On 5 October 2015 at 02:51, James Forrester <james(a)jdforrester.org> wrote:
On Sun, 4 Oct 2015 at 11:25 Joseph Fox
<josephfoxwiki(a)gmail.com> wrote:
On 4 October 2015 at 19:10, James Forrester
<jdforrester(a)gmail.com>
wrote:
At the Committee’s meeting in Mexico City in
August, we agreed to alter
the way that Wikimania locations are decided.
I don't mean to slight yourself, James, or the committee, but this seems
an unnecessary delay. Why is this only now being communicated?
A fair question. We spent too long discussing options rather than
presenting this earlier. I'm sorry. I have discussed this change with a
variety of people since at least 2007, and others were talking about it
before me, but as the complexity of Wikimania rises each year it has become
more chronic.
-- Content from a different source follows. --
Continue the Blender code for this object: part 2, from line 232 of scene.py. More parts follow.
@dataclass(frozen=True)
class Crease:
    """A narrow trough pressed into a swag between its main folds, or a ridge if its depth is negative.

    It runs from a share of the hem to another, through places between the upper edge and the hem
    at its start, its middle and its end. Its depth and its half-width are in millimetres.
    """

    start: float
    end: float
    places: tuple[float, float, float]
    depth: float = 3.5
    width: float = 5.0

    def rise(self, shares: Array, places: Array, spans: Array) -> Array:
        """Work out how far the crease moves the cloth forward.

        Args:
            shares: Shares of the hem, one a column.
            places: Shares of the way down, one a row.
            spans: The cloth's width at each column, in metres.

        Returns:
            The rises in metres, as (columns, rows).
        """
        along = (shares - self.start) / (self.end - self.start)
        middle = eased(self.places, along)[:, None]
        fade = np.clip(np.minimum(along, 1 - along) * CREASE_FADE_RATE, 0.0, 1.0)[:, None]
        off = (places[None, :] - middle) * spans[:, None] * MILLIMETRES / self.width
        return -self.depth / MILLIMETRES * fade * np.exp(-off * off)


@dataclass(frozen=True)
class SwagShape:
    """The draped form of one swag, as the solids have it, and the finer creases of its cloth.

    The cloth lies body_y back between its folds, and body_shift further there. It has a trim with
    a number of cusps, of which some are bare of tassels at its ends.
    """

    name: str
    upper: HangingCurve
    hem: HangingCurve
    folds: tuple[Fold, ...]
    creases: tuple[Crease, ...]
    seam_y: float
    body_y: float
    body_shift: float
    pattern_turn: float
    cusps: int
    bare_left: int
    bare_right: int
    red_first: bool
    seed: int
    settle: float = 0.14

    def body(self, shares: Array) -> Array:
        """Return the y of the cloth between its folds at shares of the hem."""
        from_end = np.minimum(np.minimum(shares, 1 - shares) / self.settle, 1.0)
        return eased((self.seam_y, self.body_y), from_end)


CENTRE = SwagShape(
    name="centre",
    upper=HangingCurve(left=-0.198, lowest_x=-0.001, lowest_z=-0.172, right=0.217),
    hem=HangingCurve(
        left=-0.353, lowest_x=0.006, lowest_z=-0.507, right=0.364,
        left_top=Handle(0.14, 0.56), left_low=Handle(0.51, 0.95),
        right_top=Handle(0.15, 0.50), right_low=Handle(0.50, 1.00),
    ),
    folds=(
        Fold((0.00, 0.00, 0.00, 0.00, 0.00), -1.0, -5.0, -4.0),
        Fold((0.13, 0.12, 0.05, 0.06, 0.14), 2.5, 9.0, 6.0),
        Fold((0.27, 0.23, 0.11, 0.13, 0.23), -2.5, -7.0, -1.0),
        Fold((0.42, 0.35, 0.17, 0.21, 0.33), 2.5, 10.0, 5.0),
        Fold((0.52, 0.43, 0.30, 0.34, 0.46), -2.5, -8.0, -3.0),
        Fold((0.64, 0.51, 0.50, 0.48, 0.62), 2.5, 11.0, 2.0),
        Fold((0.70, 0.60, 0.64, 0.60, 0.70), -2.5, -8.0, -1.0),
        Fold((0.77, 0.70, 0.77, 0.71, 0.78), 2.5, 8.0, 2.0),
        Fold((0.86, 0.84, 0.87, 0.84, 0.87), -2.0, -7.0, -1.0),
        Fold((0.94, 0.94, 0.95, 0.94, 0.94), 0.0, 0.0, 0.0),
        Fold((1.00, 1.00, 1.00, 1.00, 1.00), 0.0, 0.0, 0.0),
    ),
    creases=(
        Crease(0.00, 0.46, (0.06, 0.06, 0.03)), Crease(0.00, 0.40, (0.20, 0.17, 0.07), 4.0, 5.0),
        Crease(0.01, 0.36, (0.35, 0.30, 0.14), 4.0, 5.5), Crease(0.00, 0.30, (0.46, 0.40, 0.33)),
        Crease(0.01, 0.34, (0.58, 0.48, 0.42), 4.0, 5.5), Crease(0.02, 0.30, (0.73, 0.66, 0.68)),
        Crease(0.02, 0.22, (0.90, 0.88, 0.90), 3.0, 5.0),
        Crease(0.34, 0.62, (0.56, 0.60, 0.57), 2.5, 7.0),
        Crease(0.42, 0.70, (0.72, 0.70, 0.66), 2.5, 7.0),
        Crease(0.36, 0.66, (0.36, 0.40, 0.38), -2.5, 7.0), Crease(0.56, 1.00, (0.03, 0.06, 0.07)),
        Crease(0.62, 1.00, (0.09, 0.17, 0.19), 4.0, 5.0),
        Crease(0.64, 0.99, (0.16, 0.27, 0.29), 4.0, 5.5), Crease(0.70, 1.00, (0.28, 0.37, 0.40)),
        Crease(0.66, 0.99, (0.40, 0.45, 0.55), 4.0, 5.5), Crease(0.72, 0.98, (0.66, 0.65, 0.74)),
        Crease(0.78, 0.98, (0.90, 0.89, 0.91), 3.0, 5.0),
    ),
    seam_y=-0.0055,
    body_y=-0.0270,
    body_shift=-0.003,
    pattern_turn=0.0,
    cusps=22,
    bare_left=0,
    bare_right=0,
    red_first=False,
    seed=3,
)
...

As Chair of the Committee, the delay is my fault, and I
apologise.
Would it not have been wise to reveal this as it
was agreed upon rather
than now, after at least two bidding parties have put time and effort into
their bids for 2017?
I might equally ask why people not associated with running Wikimania
decided the create and keep updating mistaken pages on meta about Wikimania
2017 being open for bids without even a post to this list, let alone the
Committee, where we could have pointed out it was false before people spent
time ill-advisedly. :-(
I followed the process because that is what was publish, it was the
process that the community had developed over the last ten years and there
was no indication that the community process had been usurped....
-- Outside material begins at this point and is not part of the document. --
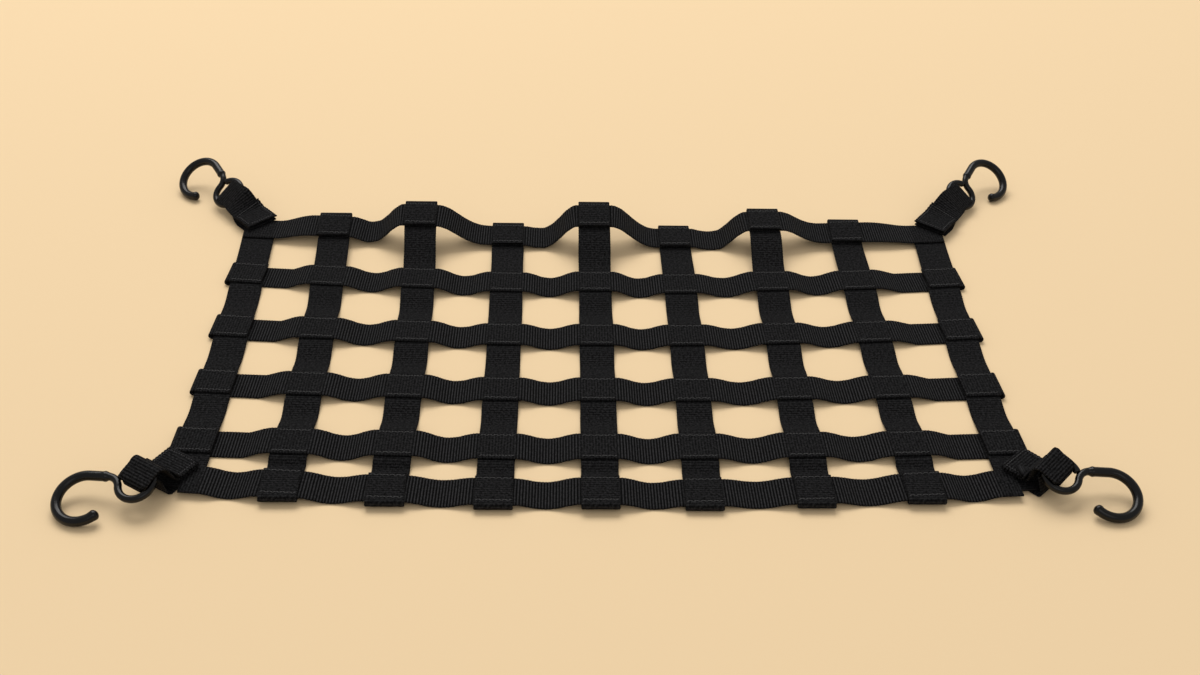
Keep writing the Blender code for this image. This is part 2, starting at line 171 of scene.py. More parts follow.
# Stitches
THREAD_RADIUS = 0.28
THREAD_RISE = 1.1  # in thread radii, over the middle of a stitch
THREAD_SINK = 0.3  # in thread radii, at its ends
STITCH_PITCH = 2.1
STITCH_SHARE = 0.7  # of the pitch that one stitch of a patch covers
SEAM_INSET = 2.2  # from a patch's edge to its seam
SIDE_SEAM_ENDS = (2.0, 3.0)  # left bare at the start and the end of a seam along the patch
CROSS_SEAM_ENDS = (1.5, 2.0)  # and of a seam across it
ZIGZAG_STITCHES = 11
ZIGZAG_HALF = 0.55
ZIGZAG_INSET = 2.3

# Materials. A noise is its scale and detail; a bump is its strength and its distance in metres;
# tones are the positions and colours of a ramp's two ends.
WEBBING_ROUGHNESS = 0.72
WEBBING_SPECULAR = 0.04
WARP_SHARE = 0.5
FIBRES = (1600.0, 2.0)
FIBRE_HEIGHT = 1.6
# Coarser noise of painted glints: light flecks that stand in for the fibres catching the light
GLINT_NOISE = (620.0, 1.0)
# Share of the light flecks in the webbing's colour: partly uneven dye, partly painted glints
FLECK_AND_GLINT_SHARE = 0.45
# Painted highlight: how much lighter each rib's crown is coloured, as if lit
CROWN_HIGHLIGHT_SHARE = 0.22
WEAVE_BUMP = (0.9, 0.00022)
# The ramp's dark end is the webbing's own colour; its light end is painted highlight on the crowns
# and glints
WEBBING_TONES_AND_HIGHLIGHT = ((0.36, (0.0012, 0.0012, 0.0014, 1)), (0.68, (0.036, 0.036, 0.038, 1)))
COATING_COLOUR = (0.0012, 0.0012, 0.0015, 1)
COATING_SPECULAR = 0.27
COATING_NOISE = (260.0, 3.0)
COATING_ROUGHNESS = (0.17, 0.29)
COATING_BUMP = (0.25, 0.0003)
THREAD_ROUGHNESS = 0.45
THREAD_NOISE = (900.0, 2.0)
THREAD_TONES = ((0.0, (0.012, 0.012, 0.013, 1)), (1.0, (0.060, 0.060, 0.062, 1)))
FLOOR_ROUGHNESS = 0.9
FLOOR_SPECULAR = 0.1
FLOOR_COLOUR = (0.86, 0.66, 0.41, 1)

# Camera: millimetres and degrees
CAMERA_TARGET = np.array([2.3, 30.6, 0.0])
CAMERA_DISTANCE = 1086.4
CAMERA_ELEVATION = 37.25
CAMERA_YAW = 2.49
CAMERA_ROLL = 1.88
CAMERA_LENS = 44.3
CAMERA_SENSOR = 36.0

# Floor and light, in metres: each area light's name, place, size and energy
FLOOR_HALF = 12.0
FLOOR_HEIGHT = -0.0002
SKY_COLOUR = (1.0, 0.97, 0.93, 1)
SKY_STRENGTH = 0.50
LIGHT_COLOUR = (1.0, 0.98, 0.96)
AREA_LIGHTS = (
    ("key", (-0.6, 2.6, 3.6), (3.8, 2.6), 142.0),
    ("fill", (0.5, -3.0, 3.2), (2.5, 1.6), 12.0),
)

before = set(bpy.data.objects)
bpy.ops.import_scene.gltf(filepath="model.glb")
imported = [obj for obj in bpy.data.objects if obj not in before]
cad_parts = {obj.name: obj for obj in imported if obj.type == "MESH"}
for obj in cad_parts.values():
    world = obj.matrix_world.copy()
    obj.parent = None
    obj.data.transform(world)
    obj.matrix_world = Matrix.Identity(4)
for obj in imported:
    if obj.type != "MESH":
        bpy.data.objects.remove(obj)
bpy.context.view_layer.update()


# ---------------------------------------------------------------- curves of the straps

def unit(vector):
    vector = np.asarray(vector, float)
    return vector / np.linalg.norm(vector, axis=-1, keepdims=True)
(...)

People on the committee had been through the very same process, you as
Chair of this committee have been involved in the process for a long time
and knew that people would be preparing to follow the Meta process well
before the dates. You as chair lead the changes you as chair were
responsible to ensure those changes were communicate and any processes
already published you updated in a timely manor to ensure people knew about
that...
oh and those pages suggested people join this list there was never an
instruction to contact the committee and seek their permission to bid as
the bid selction was to be done by a jury after a period of open public
nominations.
The large majority of our community members are based in either North
America
or Europe; organising Wikimanias in these areas allows the majority
of our community members to attend cheaply, so that money spent on
scholarships can go further, and be more focussed in supporting our
community members wherever they are based.
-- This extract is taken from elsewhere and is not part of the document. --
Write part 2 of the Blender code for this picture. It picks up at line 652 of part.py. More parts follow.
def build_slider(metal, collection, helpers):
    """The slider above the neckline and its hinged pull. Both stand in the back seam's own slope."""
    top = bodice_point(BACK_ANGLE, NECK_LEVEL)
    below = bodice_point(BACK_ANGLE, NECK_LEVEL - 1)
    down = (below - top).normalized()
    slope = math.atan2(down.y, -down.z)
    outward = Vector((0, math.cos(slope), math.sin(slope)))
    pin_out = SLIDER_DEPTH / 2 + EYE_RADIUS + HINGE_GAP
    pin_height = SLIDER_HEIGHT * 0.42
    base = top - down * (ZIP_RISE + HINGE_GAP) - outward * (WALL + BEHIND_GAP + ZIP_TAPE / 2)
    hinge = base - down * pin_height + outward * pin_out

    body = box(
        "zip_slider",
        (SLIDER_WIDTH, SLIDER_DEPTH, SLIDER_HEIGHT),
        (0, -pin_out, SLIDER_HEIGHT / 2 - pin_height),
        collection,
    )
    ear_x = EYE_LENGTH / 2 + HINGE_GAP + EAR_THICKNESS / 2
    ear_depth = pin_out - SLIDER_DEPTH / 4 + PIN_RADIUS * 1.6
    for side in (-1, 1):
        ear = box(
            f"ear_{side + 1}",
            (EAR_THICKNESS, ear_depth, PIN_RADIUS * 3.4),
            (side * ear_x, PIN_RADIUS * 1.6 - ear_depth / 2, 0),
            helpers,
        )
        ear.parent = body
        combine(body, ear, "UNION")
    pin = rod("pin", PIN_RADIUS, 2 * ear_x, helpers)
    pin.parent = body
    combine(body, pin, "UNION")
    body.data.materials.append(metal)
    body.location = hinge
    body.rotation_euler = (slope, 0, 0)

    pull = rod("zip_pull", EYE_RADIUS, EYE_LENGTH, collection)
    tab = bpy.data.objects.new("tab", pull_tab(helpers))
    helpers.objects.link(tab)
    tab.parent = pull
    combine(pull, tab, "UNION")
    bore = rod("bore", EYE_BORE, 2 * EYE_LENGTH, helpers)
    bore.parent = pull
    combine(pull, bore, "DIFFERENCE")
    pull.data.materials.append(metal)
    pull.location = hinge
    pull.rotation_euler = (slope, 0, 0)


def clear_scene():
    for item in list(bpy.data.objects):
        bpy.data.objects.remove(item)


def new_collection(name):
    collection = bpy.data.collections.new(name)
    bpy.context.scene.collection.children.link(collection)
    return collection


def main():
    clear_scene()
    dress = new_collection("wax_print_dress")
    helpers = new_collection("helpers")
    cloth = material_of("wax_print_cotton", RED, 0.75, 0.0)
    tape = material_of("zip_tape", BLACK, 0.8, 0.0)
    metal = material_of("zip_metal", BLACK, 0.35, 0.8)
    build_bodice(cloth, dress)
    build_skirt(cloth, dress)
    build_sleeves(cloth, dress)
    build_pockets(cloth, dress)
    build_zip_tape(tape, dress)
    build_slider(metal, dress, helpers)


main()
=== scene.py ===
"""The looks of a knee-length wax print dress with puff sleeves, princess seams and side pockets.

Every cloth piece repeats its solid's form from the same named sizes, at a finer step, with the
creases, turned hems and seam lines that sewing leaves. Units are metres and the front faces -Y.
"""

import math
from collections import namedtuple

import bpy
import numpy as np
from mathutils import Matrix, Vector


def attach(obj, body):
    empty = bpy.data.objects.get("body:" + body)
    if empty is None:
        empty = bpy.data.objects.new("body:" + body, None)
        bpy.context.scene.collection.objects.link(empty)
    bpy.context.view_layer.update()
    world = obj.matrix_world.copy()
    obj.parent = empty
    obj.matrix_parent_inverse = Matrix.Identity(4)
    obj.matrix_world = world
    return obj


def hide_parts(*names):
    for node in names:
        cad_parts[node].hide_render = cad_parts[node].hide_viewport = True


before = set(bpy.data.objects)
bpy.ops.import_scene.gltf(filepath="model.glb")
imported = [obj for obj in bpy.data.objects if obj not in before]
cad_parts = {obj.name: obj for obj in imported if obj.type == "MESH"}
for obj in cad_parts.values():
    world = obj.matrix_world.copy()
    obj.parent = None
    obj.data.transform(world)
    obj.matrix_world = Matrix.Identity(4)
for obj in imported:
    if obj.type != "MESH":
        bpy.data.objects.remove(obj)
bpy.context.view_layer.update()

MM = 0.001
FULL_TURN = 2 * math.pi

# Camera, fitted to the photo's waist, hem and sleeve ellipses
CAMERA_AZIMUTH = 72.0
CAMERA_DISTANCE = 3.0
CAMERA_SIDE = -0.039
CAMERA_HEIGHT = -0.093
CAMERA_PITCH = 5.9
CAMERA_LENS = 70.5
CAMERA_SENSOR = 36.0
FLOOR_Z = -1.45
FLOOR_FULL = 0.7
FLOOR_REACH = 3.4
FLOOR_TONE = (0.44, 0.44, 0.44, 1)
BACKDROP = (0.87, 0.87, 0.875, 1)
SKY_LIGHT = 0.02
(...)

This is true and cannot be ignored. But why, then, is "Europe" such a
narrow definition? Why no provision for Eastern Europe and Russia? This
seems quite disappointing given we have active affiliates in these areas.
The groupings are based on where the majority of Wikimedians are. They can
of course change over time. I was hoping to work with fellow Wikimedians to
narrow down these definitions so that it's clear for instance which group
each interested community group falls.